Films are a historical reference, a reflection of a filmmaker’s point of view the second their lens locks in on a frame. Four Arab cinema enthusiasts saw the value of those references and decided to digitally archive them. Throughout their search, what piqued their interest was the intimacy and sensuality, the kissing scenes they believe disappeared from Egyptian cinema in particular since the late 90s. In an effort to bring what was shunned back out of the darkness of censorship, The Arab Kissing Archive was formed.

The Instagram account acts as a digital archive, posting snippets of kissing scenes from films made all over the Arab world, documenting titles, actors and filmmakers in the process.

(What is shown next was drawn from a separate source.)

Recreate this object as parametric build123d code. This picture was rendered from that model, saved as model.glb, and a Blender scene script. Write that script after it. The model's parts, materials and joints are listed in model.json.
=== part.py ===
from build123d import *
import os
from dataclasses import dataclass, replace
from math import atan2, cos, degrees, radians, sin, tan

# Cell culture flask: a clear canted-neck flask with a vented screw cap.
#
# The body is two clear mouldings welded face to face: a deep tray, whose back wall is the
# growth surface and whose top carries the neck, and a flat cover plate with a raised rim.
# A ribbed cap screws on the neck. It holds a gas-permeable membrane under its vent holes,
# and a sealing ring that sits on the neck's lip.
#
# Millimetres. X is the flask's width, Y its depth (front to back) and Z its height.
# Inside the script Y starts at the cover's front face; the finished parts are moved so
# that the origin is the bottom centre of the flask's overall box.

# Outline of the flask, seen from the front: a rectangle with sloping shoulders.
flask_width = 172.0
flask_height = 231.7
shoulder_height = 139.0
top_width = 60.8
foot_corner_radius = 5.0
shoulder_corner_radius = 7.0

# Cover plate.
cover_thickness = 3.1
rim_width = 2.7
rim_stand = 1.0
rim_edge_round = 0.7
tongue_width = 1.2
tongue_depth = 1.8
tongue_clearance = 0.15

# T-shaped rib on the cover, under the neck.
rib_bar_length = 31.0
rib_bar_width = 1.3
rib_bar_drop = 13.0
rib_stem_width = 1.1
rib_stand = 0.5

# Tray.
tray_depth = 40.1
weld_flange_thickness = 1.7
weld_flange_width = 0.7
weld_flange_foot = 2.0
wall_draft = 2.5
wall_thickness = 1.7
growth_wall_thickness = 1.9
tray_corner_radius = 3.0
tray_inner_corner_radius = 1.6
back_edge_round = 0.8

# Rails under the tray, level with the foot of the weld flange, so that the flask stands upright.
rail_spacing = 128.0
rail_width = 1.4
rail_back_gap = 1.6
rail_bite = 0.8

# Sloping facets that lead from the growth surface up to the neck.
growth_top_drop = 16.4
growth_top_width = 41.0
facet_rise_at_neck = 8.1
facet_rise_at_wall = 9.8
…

The project began in January 2022, with the anonymous founders amassing a dedicated Instagram following and a feed of Arab cinema’s remarkable pecks and smooches while reclaiming a cinematic narrative that is often forgotten. “All movies had kissing scenes, whether funny or romantic or parental, which is currently rare in Arabic films, especially Egyptian ones,” the founders tell CairoScene. “That made us start researching and archiving this journey online.”

The account created a community curious enough to question the morality ascribed to films and the choices made by filmmakers and viewers alike. However, they also had to deal with cyberbullying - directed both towards them as founders, as well as towards the actresses in the scenes they post. Which, in a sense, reflects part of the reason behind the censorship of kisses, and why they chose to put the spotlight back on them.

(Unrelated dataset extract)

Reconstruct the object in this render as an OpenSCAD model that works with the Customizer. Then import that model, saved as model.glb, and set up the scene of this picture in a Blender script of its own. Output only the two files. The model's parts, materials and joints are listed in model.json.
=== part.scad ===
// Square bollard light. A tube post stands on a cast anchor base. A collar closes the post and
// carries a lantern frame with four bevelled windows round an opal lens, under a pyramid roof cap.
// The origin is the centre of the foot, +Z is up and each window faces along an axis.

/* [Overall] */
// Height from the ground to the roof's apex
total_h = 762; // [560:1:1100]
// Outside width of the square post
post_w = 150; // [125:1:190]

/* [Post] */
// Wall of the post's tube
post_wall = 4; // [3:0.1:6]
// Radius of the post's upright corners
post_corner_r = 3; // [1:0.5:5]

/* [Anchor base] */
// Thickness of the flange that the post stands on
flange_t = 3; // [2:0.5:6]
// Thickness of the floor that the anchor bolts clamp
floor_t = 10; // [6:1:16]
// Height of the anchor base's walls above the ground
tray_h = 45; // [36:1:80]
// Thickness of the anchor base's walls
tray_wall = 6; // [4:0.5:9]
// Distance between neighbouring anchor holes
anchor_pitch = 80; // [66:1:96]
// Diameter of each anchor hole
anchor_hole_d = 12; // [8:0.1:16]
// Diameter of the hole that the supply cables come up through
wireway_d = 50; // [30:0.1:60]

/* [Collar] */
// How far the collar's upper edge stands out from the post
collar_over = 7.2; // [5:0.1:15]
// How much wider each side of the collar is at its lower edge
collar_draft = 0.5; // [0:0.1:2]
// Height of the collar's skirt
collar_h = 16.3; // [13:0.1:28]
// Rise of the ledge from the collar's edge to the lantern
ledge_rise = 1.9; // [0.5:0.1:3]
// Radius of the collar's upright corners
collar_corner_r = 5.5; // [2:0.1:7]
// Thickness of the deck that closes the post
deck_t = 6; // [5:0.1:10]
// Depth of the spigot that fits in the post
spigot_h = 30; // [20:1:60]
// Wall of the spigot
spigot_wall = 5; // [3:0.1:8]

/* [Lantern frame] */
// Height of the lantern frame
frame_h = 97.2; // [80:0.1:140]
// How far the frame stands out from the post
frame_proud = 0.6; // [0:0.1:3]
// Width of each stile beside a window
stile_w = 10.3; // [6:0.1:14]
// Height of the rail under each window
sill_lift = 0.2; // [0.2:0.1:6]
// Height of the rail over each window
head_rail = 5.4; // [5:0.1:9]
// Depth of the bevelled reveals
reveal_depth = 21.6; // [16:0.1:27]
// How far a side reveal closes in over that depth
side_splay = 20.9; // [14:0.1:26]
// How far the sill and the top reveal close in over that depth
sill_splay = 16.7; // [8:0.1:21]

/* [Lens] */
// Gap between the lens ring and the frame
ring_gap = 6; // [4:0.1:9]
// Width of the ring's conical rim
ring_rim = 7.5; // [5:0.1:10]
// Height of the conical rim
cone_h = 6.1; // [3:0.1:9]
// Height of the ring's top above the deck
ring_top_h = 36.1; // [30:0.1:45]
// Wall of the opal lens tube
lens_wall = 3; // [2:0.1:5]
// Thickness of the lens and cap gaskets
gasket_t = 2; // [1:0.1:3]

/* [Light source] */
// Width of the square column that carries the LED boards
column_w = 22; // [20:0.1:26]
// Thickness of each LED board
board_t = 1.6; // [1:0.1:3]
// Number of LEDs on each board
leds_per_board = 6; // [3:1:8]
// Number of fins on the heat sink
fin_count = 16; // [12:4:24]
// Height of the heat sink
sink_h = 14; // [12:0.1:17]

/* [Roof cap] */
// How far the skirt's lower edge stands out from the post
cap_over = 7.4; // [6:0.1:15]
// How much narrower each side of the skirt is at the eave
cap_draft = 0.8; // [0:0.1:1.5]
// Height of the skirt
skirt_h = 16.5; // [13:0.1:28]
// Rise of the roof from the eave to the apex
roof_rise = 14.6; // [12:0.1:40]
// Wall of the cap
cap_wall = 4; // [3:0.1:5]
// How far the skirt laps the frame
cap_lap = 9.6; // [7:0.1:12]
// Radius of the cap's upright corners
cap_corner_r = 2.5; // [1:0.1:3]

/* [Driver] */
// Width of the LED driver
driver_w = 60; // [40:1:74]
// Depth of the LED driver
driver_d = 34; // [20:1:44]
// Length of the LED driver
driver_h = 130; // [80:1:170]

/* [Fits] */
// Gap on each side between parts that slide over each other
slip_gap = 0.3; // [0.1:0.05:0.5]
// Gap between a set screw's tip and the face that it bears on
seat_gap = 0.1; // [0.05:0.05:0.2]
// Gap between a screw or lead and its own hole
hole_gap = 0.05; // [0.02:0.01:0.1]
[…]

“Most of these films we grew up watching on national television, they were all screened in theatres available to the public,” the founders say. “A social shift has happened and now on-screen kisses are controversial, which is kind of sad, yet also interesting to us. Displaying this shift online also instigates a conversation about what should be censored and if censoring art was ever a solution.”

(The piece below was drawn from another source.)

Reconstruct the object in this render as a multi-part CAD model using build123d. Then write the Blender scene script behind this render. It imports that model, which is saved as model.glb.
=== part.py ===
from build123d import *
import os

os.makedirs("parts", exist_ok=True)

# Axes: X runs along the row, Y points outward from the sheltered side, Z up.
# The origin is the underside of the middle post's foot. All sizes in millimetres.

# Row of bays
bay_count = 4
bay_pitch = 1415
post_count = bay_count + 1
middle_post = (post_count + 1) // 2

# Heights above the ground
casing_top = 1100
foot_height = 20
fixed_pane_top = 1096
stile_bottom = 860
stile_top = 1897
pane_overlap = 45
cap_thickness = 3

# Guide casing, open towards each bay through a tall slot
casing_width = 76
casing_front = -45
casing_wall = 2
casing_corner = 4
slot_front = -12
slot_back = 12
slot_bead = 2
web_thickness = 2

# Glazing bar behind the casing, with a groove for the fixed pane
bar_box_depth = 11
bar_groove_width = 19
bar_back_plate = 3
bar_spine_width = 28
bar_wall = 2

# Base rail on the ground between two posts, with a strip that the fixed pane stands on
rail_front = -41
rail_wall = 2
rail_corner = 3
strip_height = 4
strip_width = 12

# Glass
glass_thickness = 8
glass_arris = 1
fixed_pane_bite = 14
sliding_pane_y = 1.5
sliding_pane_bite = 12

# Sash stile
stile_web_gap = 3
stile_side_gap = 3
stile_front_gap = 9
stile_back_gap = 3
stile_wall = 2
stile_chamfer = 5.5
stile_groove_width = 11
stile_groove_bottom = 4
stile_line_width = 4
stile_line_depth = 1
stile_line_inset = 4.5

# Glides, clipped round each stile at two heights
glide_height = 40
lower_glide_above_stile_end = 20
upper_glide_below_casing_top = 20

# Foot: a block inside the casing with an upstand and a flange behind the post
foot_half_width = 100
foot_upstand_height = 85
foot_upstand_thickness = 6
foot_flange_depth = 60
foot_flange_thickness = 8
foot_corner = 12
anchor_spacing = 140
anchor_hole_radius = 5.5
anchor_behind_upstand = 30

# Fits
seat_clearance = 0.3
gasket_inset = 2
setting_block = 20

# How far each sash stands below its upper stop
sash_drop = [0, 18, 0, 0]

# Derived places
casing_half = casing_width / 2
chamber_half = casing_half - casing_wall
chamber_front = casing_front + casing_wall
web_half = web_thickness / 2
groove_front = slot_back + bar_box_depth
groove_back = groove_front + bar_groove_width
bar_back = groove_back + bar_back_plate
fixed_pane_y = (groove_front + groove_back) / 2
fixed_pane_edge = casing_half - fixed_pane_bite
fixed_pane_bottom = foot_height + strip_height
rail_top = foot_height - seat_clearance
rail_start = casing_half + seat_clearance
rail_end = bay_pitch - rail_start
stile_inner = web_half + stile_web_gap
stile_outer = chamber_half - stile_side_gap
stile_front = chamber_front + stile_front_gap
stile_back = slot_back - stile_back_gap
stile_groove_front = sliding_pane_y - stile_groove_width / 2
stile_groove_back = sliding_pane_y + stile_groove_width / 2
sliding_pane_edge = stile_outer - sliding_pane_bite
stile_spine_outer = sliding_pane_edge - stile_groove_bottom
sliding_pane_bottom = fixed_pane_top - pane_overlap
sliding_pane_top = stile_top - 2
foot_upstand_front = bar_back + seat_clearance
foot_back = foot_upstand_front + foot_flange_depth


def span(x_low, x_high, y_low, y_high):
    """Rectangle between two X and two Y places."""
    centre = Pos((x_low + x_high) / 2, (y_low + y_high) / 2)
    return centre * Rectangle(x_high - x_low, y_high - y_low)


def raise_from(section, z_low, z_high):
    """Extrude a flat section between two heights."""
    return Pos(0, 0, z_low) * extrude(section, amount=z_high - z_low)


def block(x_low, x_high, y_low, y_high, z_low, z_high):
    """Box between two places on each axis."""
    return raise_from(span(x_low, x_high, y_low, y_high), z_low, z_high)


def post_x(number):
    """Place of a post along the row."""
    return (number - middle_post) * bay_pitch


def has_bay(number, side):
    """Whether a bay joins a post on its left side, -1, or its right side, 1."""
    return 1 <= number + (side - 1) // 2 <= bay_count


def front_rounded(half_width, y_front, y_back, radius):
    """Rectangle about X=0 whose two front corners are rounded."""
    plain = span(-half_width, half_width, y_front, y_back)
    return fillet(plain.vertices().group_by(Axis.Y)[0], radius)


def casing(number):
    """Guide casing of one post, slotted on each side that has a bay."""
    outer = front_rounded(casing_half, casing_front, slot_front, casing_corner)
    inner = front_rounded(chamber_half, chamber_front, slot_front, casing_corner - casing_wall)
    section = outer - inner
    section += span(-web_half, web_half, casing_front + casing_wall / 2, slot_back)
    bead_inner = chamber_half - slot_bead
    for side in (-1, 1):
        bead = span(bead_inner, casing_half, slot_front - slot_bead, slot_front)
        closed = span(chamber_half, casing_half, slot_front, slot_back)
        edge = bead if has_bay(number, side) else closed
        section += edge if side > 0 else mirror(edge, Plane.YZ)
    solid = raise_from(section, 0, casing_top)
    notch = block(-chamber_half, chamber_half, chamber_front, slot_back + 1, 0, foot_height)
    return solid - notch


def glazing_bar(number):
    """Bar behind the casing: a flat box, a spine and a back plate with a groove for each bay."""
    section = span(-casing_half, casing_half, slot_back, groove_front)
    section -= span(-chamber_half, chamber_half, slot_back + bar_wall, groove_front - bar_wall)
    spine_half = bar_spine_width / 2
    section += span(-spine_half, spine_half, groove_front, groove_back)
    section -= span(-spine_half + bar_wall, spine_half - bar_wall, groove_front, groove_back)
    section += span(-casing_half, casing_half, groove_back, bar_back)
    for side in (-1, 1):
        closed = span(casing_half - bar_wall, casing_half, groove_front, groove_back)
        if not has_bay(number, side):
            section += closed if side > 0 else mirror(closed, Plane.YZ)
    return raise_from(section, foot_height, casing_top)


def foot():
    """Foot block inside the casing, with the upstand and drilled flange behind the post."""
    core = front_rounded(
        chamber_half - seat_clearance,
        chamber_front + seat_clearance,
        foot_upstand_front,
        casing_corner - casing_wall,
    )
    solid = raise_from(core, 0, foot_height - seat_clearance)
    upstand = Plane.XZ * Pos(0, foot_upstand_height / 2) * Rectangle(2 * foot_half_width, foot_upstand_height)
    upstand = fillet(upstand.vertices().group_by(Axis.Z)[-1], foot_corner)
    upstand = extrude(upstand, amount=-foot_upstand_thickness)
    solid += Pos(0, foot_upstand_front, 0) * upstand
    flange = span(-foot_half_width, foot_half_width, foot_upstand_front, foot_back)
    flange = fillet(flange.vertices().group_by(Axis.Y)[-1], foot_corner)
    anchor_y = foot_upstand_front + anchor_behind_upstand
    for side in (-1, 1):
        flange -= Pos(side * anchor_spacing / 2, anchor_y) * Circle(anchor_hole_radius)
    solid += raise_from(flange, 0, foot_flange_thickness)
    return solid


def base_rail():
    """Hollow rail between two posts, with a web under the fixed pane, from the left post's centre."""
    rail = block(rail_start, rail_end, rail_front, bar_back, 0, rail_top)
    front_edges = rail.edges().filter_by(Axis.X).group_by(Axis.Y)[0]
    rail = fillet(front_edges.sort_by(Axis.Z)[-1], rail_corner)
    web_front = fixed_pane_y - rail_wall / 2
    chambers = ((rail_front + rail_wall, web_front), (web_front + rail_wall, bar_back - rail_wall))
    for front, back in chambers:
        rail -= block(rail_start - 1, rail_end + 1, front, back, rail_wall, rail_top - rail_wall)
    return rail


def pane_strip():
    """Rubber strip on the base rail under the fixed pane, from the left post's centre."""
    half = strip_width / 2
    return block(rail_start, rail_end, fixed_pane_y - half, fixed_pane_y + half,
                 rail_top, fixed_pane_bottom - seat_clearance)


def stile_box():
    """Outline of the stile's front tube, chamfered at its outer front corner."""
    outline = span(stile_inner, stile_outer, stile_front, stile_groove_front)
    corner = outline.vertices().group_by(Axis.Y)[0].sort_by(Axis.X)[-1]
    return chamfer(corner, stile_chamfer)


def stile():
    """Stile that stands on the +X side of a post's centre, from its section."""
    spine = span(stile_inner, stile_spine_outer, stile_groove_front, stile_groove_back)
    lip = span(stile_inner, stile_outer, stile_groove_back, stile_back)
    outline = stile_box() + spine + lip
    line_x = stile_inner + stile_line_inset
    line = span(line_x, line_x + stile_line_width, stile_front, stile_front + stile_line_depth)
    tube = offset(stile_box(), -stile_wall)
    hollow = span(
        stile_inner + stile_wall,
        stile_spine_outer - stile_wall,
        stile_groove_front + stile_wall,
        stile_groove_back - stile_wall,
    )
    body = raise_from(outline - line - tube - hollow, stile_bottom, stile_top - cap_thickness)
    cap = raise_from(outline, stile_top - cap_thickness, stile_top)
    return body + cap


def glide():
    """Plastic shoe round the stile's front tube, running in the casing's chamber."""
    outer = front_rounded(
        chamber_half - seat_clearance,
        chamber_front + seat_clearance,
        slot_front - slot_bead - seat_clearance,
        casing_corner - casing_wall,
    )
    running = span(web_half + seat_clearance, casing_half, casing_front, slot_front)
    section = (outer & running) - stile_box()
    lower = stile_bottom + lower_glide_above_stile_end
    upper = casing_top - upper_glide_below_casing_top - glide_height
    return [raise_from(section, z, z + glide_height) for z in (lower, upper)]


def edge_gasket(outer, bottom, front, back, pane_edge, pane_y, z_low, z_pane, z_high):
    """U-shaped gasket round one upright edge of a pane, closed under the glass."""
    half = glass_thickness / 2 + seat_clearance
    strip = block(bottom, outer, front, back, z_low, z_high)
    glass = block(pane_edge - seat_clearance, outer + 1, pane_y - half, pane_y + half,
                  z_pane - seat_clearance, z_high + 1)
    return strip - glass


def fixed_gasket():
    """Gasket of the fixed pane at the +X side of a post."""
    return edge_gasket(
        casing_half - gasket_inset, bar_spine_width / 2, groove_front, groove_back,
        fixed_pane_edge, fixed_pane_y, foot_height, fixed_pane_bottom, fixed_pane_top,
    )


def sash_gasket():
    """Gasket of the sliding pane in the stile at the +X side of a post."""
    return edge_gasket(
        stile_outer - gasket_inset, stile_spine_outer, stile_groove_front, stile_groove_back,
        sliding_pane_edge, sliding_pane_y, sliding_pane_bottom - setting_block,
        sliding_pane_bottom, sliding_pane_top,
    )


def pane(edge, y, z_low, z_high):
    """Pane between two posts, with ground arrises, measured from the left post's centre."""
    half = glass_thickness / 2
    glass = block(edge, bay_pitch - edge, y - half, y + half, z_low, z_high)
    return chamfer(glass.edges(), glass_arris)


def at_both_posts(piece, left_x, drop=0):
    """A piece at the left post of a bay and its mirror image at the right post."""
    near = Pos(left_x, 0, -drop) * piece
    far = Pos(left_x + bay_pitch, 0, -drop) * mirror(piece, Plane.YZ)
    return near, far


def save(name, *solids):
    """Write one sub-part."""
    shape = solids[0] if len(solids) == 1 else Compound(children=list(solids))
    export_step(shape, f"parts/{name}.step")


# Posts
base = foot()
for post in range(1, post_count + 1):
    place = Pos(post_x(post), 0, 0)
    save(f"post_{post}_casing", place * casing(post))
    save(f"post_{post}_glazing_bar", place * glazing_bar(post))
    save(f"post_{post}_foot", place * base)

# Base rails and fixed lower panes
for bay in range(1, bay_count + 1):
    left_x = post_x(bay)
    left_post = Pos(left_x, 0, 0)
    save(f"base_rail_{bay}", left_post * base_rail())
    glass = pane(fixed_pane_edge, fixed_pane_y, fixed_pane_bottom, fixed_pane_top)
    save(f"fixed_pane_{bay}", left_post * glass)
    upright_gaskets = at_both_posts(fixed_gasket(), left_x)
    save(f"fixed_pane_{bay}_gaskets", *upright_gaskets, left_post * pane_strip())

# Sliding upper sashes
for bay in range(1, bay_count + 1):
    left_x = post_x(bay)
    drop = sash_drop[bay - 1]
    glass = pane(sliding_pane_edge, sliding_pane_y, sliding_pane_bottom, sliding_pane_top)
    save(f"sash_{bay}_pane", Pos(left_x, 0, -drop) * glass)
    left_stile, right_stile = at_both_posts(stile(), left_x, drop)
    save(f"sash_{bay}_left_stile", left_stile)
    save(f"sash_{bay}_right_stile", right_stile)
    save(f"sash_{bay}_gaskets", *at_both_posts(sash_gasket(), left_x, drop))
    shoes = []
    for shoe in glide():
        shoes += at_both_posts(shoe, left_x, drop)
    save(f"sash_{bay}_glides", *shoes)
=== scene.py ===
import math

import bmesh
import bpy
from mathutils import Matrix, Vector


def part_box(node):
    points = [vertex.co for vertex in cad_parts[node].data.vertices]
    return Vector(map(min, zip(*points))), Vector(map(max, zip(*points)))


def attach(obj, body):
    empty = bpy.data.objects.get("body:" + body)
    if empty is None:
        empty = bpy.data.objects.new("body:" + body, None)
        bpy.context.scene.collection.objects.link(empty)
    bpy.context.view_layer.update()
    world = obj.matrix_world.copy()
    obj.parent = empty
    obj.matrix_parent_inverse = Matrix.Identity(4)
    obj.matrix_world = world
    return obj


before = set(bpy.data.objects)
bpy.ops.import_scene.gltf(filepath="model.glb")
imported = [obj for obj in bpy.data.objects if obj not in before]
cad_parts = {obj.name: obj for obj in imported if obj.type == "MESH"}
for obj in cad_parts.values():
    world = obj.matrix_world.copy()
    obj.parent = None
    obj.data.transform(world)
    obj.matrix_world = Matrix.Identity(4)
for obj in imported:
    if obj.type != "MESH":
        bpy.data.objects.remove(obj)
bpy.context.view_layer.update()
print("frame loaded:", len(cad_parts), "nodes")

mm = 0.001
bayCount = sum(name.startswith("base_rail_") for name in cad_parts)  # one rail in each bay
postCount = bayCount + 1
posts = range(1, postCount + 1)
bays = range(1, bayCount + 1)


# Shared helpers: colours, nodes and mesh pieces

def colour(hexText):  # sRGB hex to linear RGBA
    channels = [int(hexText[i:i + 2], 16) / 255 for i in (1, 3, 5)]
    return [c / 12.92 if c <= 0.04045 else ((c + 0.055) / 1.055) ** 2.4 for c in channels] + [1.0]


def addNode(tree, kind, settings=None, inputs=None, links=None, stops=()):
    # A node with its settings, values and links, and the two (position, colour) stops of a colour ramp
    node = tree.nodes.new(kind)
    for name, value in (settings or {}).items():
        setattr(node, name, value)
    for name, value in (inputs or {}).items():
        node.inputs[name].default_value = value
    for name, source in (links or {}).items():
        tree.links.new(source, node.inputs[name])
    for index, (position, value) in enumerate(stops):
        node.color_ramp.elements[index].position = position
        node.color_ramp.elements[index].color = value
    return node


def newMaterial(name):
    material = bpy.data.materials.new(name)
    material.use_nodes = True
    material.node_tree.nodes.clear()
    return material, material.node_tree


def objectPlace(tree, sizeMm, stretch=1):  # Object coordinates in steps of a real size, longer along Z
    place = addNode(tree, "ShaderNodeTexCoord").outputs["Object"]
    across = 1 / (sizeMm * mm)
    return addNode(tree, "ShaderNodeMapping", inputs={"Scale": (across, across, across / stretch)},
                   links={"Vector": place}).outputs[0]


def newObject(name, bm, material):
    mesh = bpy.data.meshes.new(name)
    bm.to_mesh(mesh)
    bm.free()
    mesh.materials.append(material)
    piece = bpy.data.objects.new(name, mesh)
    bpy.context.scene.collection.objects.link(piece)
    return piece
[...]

From Egypt’s golden age of films to Tunisian independent films, the Arab Kissing Archive is documenting the scenes people have been used to skipping or cutting with contributions sent by their followers, including the founders’ favourite on-screen kisses in ‘Raw’et El Hob’ (1968) starring Roshdy Abaza and Naglaa Fathy and ‘Nar El Hob’ (1968) starring Souad Hosny and Hassan Youssef.

Recently they have been questioning the inclusion of violent and non-consensual scenes as well. They would usually post content warnings to alert viewers, yet they’ve been met with a dilemma about their moral responsibility as archivists, and whether they should be censoring themselves as well. “We’re not here to judge or discuss what we archive, and we’re against all forms of sexual violence,” the founders explain.

The founders received requests online to remove violent scenes with a claim that archiving and sharing their finds are separate acts, which raises a question about the importance of a kissing archive if it’s inaccessible. It also begs the question if the Arab Kissing Archive is defining kissing and intimacy through its digital archive, or if they just reflect the definition and nature of kissing in Arabic films. According to the founders, it’s an important and nuanced conversation, one that wouldn’t be possible without The Arab Kissing Archive existing in the first place, and the way it brings to light notions of morality, violence, and intimacy through the lens of films.

With more than two hundred films on their page so far, the archived kisses present a counter-narrative on the history of Egyptian cinema and Egyptian society at large, challenging patriarchal and moral hierarchies, while inviting audiences to question the differences between Faten Hamama’s on-screen kisses and today’s emerging Arab actresses.